Jen at Redhead Ranting, by way of a visit to her her family’s area in a local cemetary, notes a reminder of a crime that had a disproportionate impact on law and order in the Twin Cities a generation ago:
Not far from my grandparents are the markers of the graves of the 5 Coppage children who died in a fire ordered by a rival gang member of their older brother in 1994.
The deaths were horrible. Few in the community were left untouched by the 1994 tragedy. The cops, as they always do with brutal crimes involving children, took it personally and declared war on the gang, building a federal drug case that led to the convictions of about 22 gang members in 1998. (full article)

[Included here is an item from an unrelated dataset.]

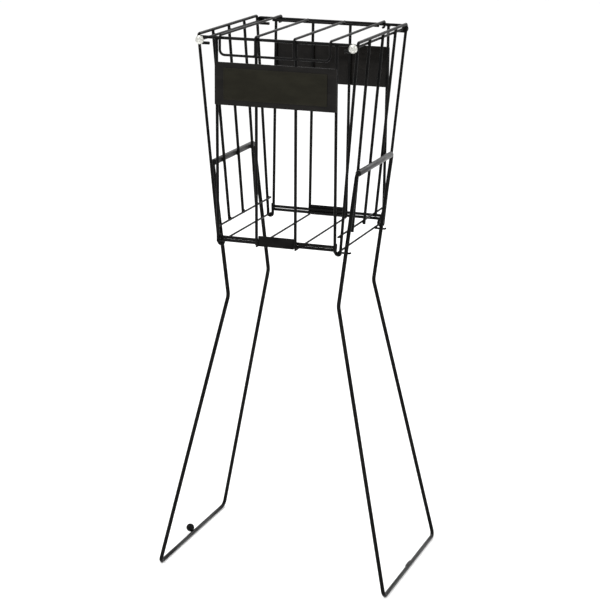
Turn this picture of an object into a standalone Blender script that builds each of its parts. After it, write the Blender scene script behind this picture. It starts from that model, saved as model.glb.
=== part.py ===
"""Wire tennis ball hopper: a tapered wire basket with a hinged lid, on two fold-over wire legs.

Metres, +Z up, the foot bars stand on z = 0, the sign plate faces -Y, the origin is under the middle of the basket.
"""

import math

import bmesh
import bpy
from mathutils import Vector

MM = 0.001

# Wire sizes
WALL_R = 2.4 * MM  # wall wires, top rails and side frames
AXLE_R = 2.0 * MM  # side rods that carry the caps
LID_R = 2.0 * MM
THIN_R = 1.6 * MM  # bottom rods, cross wire and leg hooks
LEG_R = 3.2 * MM
GAP = 0.3 * MM  # kept between wires that are welded or pressed together

# Basket heights
RAIL_Z = 885.3 * MM  # front and back top rails
AXLE_Z = 880.6 * MM
SIDE_TOP_Z = 888.7 * MM  # the run of each side frame above the axle
BOTTOM_RAIL_Z = 565.3 * MM  # middle of the stacked pair
BOTTOM_ROD_Z = 558.4 * MM
HAIRPIN_Z = 557.5 * MM
LOW_SIDE_Z = 583.6 * MM
LOW_SIDE_HALF = 118.0 * MM

# Front and back walls
WALL_X = (-98.0 * MM, -32.5 * MM, 32.5 * MM, 98.0 * MM)
WALL_TOP_Y = 130.5 * MM
WALL_BOTTOM_Y = 125.0 * MM
WALL_BOTTOM_Z = 560.4 * MM
BOTTOM_RAIL_Y = 120.2 * MM
BOTTOM_RAIL_HALF = 94.4 * MM
BOTTOM_RAIL_PITCH = {"front": 5.0 * MM, "back": 5.4 * MM}

# Side walls lean outward
SIDE_TOP_X = 130.0 * MM
SIDE_BOTTOM_X = 102.8 * MM
SIDE_LOW_Z = 557.5 * MM
SIDE_HIGH_Z = 886.0 * MM
CORNER_TOP_Y = 125.6 * MM
CORNER_BOTTOM_Y = 111.4 * MM
SIDE_WIRE_LOW_Z = 580.0 * MM
SIDE_WIRE_TOP_Z = 885.8 * MM
SIDE_TOP_Y = 66.9 * MM
SIDE_BOTTOM_Y = 59.2 * MM
HAIRPIN_R = 4.3 * MM
HAIRPIN_X = SIDE_BOTTOM_X - HAIRPIN_R
AXLE_X = 125.0 * MM
AXLE_HALF = 132.9 * MM
HOOK_R = 4.7 * MM  # rail ends curled round the axles, lid ends curled round the back rail
CAP_R = 6.9 * MM
CAP_DEPTH = 3.4 * MM
REAR_CAP_R = 5.2 * MM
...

This happened at about the apex of of the “Murderapolis” years, and I think it’s fair to say it marked a tipping point in law enforcement in Minnesota. People demanded that government do its one unambiguously legitimate job – preserve order, the job that makes living in close conjunction with other people, and the commerce, society and community that result, possible.
What followed was a period of relative (!) order and tranquility – or so it seems in retrospect. Minnesota became, up until this past spring, the safest state in the union that had a major metropolitan area; the Twin Cities, especially Saint Paul, were for all their faults quite a safe metro area.

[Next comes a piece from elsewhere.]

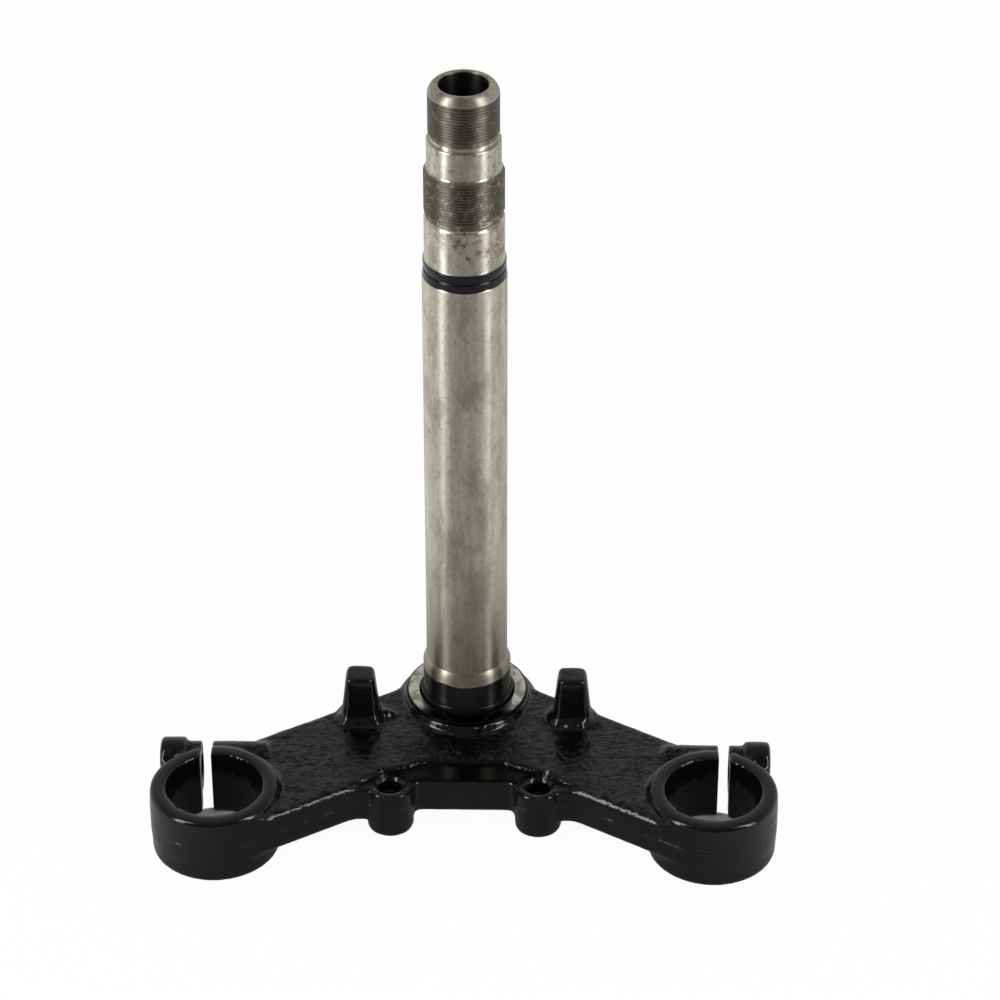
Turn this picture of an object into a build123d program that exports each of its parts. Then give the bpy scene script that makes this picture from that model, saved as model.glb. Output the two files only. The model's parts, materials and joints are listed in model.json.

The stats are up this year – but perceptions about crime aren’t about stats, especially when “rational critical thought” is near the bottom of the priority list.
But eventually, people will demand order. They’ll either get it from government, or they’ll get it themselves (that’s the romantic notion a lot of people have – and I’d be lying if I didn’t say I was occasionally one of them) or they’ll get it from whatever “strongman”, be it a street gang or a mob racket or a “vigilante militia” that offers enough of it in exchange for what they take to make it worth it, or worth it enough.